The local councillor, Jon Burnside,  rightly praised the children for taking initative. But he added that “…it’s also a sad commentary on the state of our roads and the way people drive.” He’s right. Burnside further adds that adults “can take some cues from the kids’ creativity.”

If we need bright flags to cross the street at a designated crosswalk because motorists wouldn’t see pedestrians otherwise, then we’ve failed to provide safe infrastructure. The adults — namely Toronto’s mayor and city council — have resisted investing in safe pedestrian and cycling infrastructure.
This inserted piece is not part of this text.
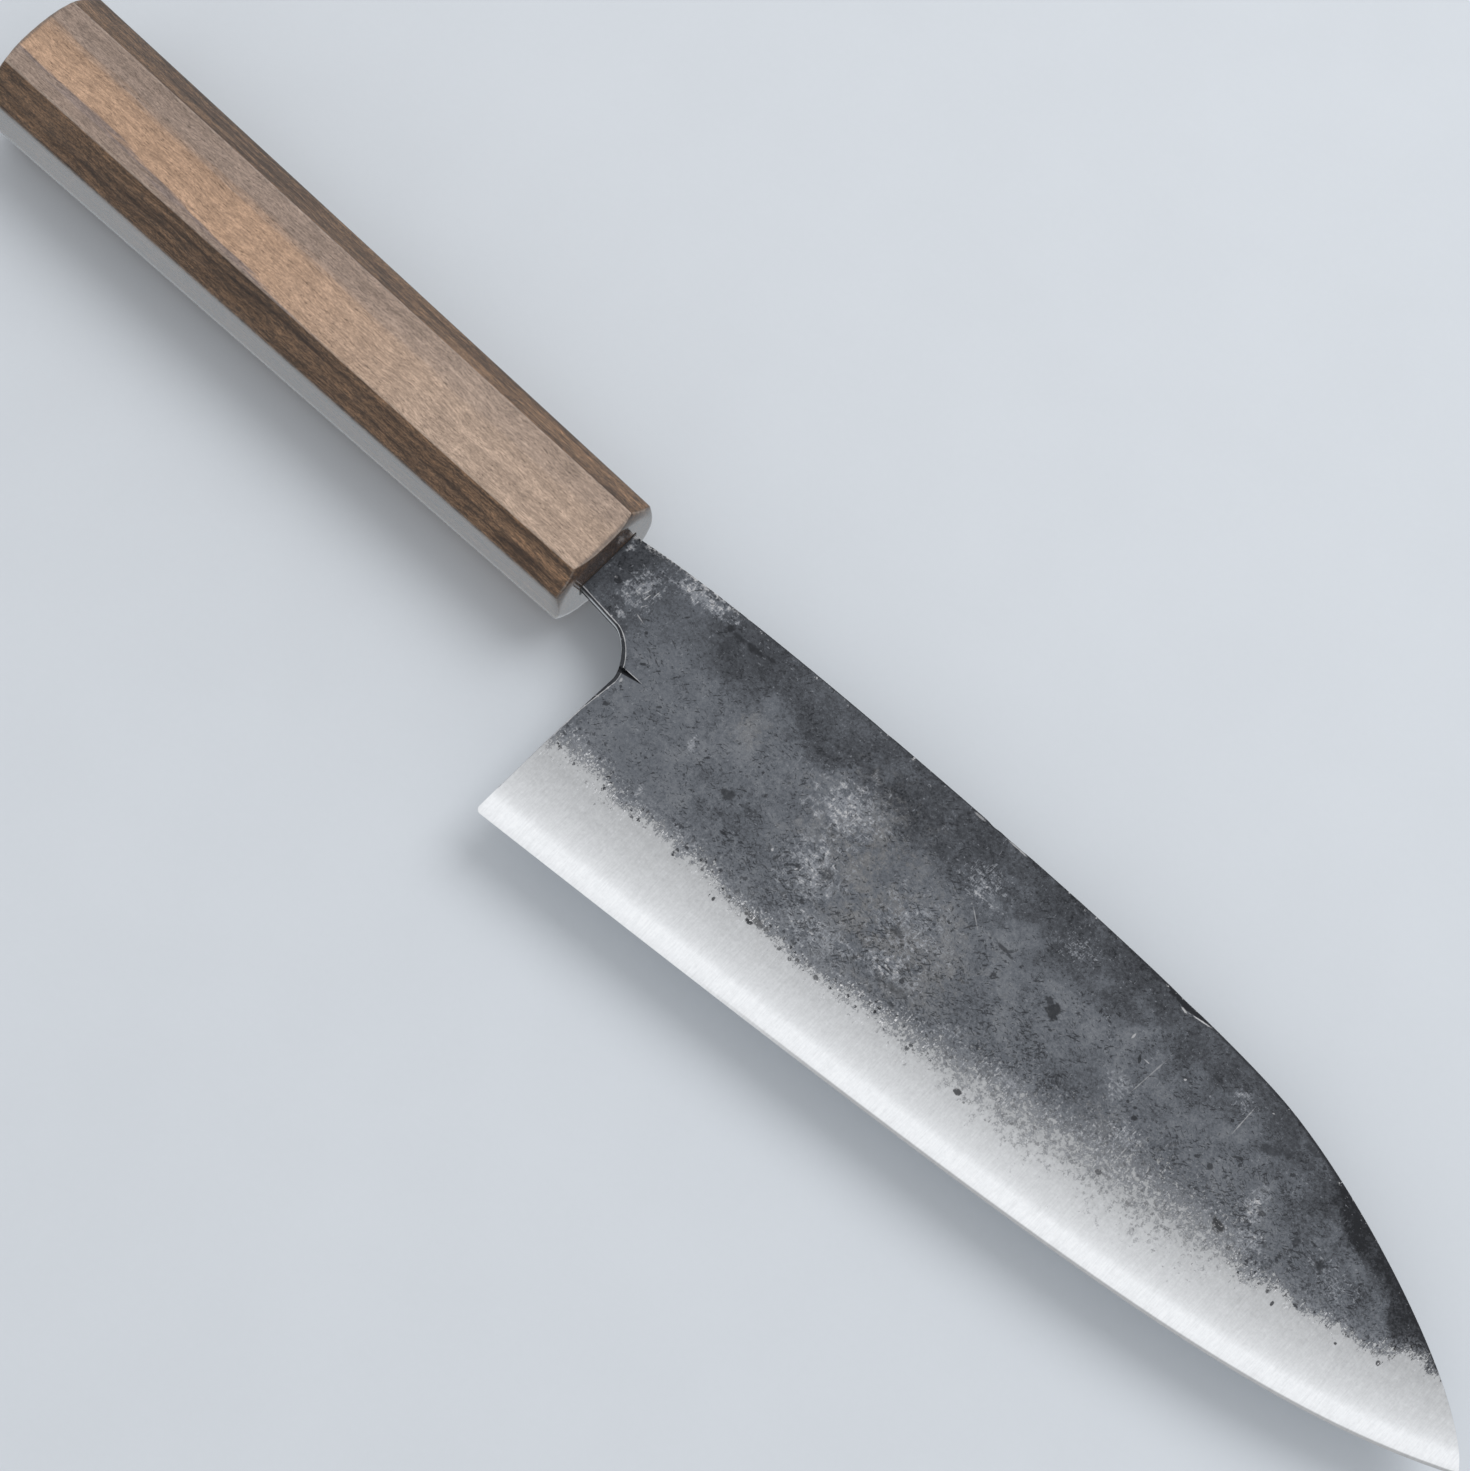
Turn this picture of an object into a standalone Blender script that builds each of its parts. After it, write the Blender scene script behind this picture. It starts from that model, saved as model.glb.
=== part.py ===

The city has put up signs on wide five-lane and seven-lane roads designating them as “Seniors Safety Zones” but has done little to actually make those roads safer for the pedestrians using them. The mayor and the committee responsible for roads and infrastructure rejected making Yonge Street in North York safer and more pleasant to walk and cycle, deferring to motorists instead. And last week, it responded to a child killed while crossing the street in a residential area by closing a walkway to the school yard and not doing anything to slow down motorists speeding in a school zone.

Simply installing flags at crosswalks for pedestrians to carry would be in line with Toronto’s ineffectual Vision Zero program. While I can admire the children’s action, I would really like to see this taken much farther by the leaders in charge.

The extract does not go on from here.